◆ **WRITTEN PROBLEM**: Exactly the lines between the line containing "faced_board = block(cloth_thickness)" and the line containing "points = [vertex.co", together with those two lines, are to be output.

◆ **DATA SEGMENT**:

☆ ☆ ☆ ☆

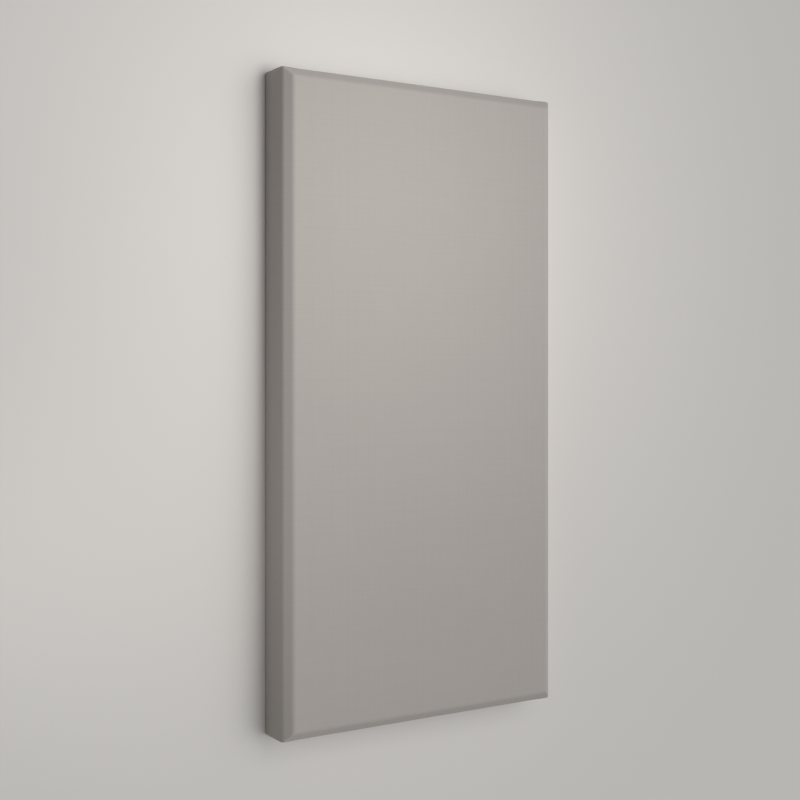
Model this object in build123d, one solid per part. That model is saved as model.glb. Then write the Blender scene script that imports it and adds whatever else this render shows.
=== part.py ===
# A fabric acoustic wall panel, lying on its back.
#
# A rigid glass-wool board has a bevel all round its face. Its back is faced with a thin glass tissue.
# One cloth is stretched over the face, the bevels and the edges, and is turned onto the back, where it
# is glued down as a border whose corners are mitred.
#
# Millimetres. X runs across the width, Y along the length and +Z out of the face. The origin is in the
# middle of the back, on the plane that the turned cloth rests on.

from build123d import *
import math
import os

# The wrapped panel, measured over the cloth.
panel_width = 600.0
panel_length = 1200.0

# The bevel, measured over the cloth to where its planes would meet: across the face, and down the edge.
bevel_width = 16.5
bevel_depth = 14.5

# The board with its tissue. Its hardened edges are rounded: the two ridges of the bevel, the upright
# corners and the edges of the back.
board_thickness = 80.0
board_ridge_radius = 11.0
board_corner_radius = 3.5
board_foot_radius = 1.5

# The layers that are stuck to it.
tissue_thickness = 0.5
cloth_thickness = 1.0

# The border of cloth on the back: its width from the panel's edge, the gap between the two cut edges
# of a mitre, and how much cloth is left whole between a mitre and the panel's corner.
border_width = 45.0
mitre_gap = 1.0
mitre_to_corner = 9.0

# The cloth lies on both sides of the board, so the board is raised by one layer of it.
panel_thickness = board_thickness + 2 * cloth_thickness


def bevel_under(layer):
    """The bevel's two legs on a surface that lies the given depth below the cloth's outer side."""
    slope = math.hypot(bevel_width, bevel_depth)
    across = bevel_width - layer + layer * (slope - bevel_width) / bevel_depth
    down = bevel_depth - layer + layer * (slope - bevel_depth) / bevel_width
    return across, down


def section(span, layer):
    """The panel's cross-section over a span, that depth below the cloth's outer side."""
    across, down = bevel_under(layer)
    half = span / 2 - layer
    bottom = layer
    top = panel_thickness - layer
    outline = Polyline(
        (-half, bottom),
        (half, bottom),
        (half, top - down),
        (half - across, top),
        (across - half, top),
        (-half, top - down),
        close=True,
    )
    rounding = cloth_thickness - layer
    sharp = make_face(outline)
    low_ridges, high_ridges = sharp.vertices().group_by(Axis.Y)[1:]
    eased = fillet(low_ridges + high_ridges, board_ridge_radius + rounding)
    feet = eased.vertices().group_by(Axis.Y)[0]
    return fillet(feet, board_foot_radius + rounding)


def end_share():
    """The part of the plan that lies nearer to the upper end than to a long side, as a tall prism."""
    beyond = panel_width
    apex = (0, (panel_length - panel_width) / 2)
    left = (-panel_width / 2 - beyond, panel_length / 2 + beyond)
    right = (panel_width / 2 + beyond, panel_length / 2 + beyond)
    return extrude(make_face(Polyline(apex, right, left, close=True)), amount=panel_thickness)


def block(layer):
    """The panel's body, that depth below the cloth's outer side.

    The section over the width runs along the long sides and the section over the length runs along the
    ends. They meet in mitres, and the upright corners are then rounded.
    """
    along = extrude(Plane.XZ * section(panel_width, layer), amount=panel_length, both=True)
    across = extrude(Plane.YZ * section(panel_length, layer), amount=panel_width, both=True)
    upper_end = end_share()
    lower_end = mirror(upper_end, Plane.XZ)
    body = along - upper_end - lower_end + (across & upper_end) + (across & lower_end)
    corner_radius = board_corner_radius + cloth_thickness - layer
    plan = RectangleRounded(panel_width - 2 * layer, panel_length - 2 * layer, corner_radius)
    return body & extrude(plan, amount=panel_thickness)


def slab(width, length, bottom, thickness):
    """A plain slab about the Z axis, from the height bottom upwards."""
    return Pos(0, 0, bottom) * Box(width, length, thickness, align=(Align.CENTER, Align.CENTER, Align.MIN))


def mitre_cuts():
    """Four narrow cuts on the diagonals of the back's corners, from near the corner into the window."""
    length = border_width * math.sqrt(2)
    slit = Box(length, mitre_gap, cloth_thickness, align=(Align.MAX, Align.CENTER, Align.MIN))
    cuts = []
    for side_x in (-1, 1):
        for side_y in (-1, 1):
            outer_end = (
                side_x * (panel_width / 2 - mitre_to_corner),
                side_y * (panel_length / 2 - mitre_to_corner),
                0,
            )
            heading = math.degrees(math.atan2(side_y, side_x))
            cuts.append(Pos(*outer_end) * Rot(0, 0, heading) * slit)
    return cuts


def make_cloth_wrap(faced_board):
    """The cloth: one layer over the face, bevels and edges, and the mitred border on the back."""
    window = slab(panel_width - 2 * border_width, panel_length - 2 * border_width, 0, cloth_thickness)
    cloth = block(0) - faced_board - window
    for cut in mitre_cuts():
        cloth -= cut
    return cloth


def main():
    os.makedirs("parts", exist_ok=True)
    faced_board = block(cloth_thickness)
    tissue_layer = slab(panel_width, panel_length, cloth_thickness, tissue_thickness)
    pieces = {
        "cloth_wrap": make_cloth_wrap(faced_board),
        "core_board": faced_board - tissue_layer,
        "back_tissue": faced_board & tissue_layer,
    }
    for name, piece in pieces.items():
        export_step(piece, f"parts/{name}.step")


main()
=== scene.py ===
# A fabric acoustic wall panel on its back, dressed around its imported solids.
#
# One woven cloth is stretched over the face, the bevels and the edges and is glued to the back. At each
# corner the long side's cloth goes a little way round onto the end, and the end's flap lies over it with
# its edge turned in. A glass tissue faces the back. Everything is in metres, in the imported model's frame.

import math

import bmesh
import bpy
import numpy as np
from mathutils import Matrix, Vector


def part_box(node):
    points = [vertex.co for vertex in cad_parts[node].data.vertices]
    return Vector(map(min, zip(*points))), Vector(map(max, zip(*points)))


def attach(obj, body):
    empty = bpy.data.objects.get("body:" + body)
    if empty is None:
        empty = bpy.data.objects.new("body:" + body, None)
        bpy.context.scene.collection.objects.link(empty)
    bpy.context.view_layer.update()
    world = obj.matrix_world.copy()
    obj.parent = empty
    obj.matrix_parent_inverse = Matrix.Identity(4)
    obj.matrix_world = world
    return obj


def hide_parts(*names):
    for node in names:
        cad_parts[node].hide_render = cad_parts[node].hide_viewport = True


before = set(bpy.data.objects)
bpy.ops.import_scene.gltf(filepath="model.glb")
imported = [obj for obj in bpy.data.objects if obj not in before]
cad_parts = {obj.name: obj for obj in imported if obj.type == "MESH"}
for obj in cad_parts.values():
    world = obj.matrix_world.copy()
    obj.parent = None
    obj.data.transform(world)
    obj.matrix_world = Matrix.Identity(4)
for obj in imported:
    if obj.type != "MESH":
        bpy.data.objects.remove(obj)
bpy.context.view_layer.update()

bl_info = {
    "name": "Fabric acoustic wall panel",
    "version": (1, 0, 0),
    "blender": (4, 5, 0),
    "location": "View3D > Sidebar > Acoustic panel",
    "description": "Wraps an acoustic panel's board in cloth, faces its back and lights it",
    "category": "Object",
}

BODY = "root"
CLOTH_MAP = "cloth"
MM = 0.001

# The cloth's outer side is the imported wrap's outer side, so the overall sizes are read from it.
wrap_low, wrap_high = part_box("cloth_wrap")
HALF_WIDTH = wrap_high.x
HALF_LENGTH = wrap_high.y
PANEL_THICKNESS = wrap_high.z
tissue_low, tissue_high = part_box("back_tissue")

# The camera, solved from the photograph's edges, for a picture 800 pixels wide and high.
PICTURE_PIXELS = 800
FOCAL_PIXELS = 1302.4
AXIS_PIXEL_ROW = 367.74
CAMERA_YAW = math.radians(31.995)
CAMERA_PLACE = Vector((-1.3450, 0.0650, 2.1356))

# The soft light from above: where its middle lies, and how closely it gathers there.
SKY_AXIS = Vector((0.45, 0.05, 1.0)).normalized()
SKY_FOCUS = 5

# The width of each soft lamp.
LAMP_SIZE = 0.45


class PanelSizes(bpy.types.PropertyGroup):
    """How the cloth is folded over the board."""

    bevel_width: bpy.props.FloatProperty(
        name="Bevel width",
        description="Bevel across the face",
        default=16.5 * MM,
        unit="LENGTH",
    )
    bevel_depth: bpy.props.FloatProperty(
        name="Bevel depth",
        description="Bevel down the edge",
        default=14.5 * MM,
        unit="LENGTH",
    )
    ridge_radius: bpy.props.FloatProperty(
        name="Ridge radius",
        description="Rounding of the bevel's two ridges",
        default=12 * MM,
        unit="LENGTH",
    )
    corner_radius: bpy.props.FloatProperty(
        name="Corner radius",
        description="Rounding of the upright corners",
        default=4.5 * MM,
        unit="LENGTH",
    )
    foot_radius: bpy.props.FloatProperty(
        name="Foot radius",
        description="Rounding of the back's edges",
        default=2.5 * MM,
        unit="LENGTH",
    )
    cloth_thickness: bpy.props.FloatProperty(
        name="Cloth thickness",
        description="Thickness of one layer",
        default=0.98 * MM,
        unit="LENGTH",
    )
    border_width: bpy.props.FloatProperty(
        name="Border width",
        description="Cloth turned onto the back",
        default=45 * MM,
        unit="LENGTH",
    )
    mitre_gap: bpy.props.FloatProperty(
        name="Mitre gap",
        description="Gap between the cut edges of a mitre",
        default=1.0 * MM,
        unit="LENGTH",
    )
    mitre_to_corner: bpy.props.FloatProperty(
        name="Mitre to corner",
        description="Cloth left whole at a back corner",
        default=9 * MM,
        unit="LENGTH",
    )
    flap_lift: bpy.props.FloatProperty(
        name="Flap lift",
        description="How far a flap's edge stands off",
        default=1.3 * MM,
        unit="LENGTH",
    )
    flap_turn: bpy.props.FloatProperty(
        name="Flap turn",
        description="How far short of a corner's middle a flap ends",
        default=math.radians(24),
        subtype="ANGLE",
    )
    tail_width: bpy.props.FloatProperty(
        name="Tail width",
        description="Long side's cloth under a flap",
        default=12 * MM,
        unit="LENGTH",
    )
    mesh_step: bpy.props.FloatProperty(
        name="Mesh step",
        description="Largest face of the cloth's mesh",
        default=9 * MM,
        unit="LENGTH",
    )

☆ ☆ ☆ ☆

◆ **IN RESPONSE**:
    faced_board = block(cloth_thickness)
    tissue_layer = slab(panel_width, panel_length, cloth_thickness, tissue_thickness)
    pieces = {
        "cloth_wrap": make_cloth_wrap(faced_board),
        "core_board": faced_board - tissue_layer,
        "back_tissue": faced_board & tissue_layer,
    }
    for name, piece in pieces.items():
        export_step(piece, f"parts/{name}.step")


main()
=== scene.py ===
# A fabric acoustic wall panel on its back, dressed around its imported solids.
#
# One woven cloth is stretched over the face, the bevels and the edges and is glued to the back. At each
# corner the long side's cloth goes a little way round onto the end, and the end's flap lies over it with
# its edge turned in. A glass tissue faces the back. Everything is in metres, in the imported model's frame.

import math

import bmesh
import bpy
import numpy as np
from mathutils import Matrix, Vector


def part_box(node):
    points = [vertex.co for vertex in cad_parts[node].data.vertices]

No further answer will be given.